Dixie had a wonderful, sweet disposition. She was good around kids, the elderly and would let both pull and tug on her without a complaint. One of her favorite activities was to chase squirrels. One day she finally cornered a squirrel in the yard of the house I owned in Parkville, MD. She was so excited but didn't know what to do next because it was the thrill of the hunt she liked; she didn't want to eat it. For a few moments there was a stand-off and then the squirrel zigged and took off like a rocket. Dixie shook herself and walked off, as if to say - "I let it get away." One time Dixie was not looking where she was walking and ran into a pole. She stopped, shook herself and then looked at me as if to say, "What? I didn't see anything happen. Did you?"
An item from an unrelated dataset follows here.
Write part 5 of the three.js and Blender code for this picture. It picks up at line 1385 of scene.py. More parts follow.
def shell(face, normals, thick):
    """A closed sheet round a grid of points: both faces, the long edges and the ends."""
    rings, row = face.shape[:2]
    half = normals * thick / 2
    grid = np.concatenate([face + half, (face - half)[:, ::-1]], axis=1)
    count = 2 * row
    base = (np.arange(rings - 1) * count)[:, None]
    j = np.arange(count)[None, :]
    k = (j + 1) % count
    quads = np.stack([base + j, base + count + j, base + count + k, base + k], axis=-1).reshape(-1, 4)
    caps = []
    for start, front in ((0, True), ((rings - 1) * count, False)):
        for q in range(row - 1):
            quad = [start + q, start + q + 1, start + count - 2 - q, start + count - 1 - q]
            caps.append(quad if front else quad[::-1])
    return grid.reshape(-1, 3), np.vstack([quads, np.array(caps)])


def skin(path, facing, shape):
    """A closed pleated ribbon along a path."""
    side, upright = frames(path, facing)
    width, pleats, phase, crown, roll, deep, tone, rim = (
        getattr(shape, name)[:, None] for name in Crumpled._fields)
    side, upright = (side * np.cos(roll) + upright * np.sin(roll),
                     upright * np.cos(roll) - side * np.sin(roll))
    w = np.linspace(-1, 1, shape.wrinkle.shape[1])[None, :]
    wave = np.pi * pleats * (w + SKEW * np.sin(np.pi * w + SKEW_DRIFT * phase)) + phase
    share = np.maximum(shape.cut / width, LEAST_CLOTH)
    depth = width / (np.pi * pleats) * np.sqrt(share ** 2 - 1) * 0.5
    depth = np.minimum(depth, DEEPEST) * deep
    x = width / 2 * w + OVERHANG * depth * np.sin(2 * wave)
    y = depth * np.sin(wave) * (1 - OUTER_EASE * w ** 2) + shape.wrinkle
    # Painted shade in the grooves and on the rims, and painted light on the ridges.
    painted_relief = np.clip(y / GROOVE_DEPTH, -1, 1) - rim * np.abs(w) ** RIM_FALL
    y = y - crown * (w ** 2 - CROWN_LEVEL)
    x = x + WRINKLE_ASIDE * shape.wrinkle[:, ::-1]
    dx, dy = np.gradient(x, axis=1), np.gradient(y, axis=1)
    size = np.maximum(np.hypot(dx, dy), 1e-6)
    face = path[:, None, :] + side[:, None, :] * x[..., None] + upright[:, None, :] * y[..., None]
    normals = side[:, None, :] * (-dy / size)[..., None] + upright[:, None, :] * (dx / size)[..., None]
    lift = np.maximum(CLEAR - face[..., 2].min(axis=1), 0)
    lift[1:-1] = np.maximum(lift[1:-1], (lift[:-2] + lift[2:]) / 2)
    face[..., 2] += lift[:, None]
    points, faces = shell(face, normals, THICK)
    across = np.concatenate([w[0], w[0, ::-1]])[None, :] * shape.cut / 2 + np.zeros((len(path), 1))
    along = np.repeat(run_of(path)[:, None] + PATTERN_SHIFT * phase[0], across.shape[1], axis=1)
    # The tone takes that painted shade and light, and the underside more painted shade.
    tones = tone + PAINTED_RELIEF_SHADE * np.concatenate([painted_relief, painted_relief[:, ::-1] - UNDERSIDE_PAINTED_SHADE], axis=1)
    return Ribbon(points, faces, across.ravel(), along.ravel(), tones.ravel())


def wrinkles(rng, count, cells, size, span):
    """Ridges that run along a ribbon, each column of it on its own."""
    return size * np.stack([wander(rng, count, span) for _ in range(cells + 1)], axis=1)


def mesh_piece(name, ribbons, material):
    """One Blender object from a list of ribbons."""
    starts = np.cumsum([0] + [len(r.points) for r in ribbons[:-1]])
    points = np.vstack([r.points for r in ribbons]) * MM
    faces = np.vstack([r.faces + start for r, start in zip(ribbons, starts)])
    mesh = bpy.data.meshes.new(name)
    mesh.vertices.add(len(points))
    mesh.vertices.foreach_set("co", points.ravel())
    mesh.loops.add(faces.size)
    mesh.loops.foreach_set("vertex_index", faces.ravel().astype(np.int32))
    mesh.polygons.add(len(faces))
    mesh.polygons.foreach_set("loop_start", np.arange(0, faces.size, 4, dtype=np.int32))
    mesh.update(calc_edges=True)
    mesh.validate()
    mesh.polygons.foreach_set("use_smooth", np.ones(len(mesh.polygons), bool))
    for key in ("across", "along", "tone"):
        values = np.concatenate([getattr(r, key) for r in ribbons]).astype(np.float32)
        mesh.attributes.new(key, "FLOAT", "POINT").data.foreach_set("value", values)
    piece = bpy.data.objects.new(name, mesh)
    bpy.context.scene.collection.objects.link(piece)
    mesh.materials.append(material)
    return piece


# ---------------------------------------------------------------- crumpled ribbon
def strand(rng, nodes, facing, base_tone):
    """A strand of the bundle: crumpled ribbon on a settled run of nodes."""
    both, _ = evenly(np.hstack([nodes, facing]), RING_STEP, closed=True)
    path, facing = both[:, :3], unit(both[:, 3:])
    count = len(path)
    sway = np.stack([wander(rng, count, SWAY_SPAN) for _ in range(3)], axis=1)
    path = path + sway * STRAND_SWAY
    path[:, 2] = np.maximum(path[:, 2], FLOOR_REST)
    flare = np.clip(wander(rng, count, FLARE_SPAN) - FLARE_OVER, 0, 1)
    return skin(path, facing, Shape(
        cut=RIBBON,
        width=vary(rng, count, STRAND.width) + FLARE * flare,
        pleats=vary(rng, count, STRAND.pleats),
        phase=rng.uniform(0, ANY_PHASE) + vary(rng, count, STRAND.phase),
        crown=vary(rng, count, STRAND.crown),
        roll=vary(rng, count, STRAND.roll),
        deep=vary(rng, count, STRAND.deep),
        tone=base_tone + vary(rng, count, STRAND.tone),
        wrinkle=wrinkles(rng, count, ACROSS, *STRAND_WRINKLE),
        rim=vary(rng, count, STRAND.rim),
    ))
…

One time, after moving to MA, we were taking a neighborhood walk. I had Dixie on a retractable leash and she went up to and put her nose under a parked SUV. All of a sudden she backed out with a cat attached to her face. The cat jumped off and Dixie turned away. The cat jumped on Dixie's back, bit her on the shoulders and then jumped off. I started pulling Dixie away and the cat jumped on Dixie's haunches and bit her and then jumped off. As I was pulling Dixie away, I kicked at the cat. The cat jumped on my leg and bit me several times. Dixie and I both had to go through the full series of rabies shots. The cat was never found and I got a letter from the town animal control putting Dixie into quarantine for 30 days!

Dixie has been my best friend and my constant companion for over ten years. Together we waded many streams, hiked many trails and traveled many miles. She went places with me dogs weren't allowed to go but her regal manner, disposition and looks got us past.

The last few years of her life were really hard on her, and me. It finally got to the point of her not being able to walk, not wanting to be touched because it hurt her too bad. I couldn't groom her, she just wanted to be left alone. Her immune system became so compromised that whenever I left her outside in the yard, from lying down she would get a rash and would itch and scratch.

Two years ago, the cats Gus and Ollie came into her life. She loved them and they all enjoyed playing together. I think the two cats helped extend Dixie's life as they gave her a reason to live. The three of them would tease and swat and rub against each other. At the end, Dixie could only lay there and look at them. She would bark like crazy when she heard one of them at the door, telling us to let them in. To the end, she guarded the house and its occupants, even though she couldn't get up and wouldn't have been able to do much.

Through her obvious pain and discomfort and inability to move, she would wag her tail and look at me with the unconditional love only a dog can give. Dixie was the love of my life. We got each other over the rough spots of life for a decade.

I decided to have her cremated. My plan is to carry a little bit of her ashes with me as I go on the hikes that I know she would have wanted to go on and leave a little bit of her on the trail along with my footprints. Dixie, the Airedale dog: The best friend a person could ever want to have.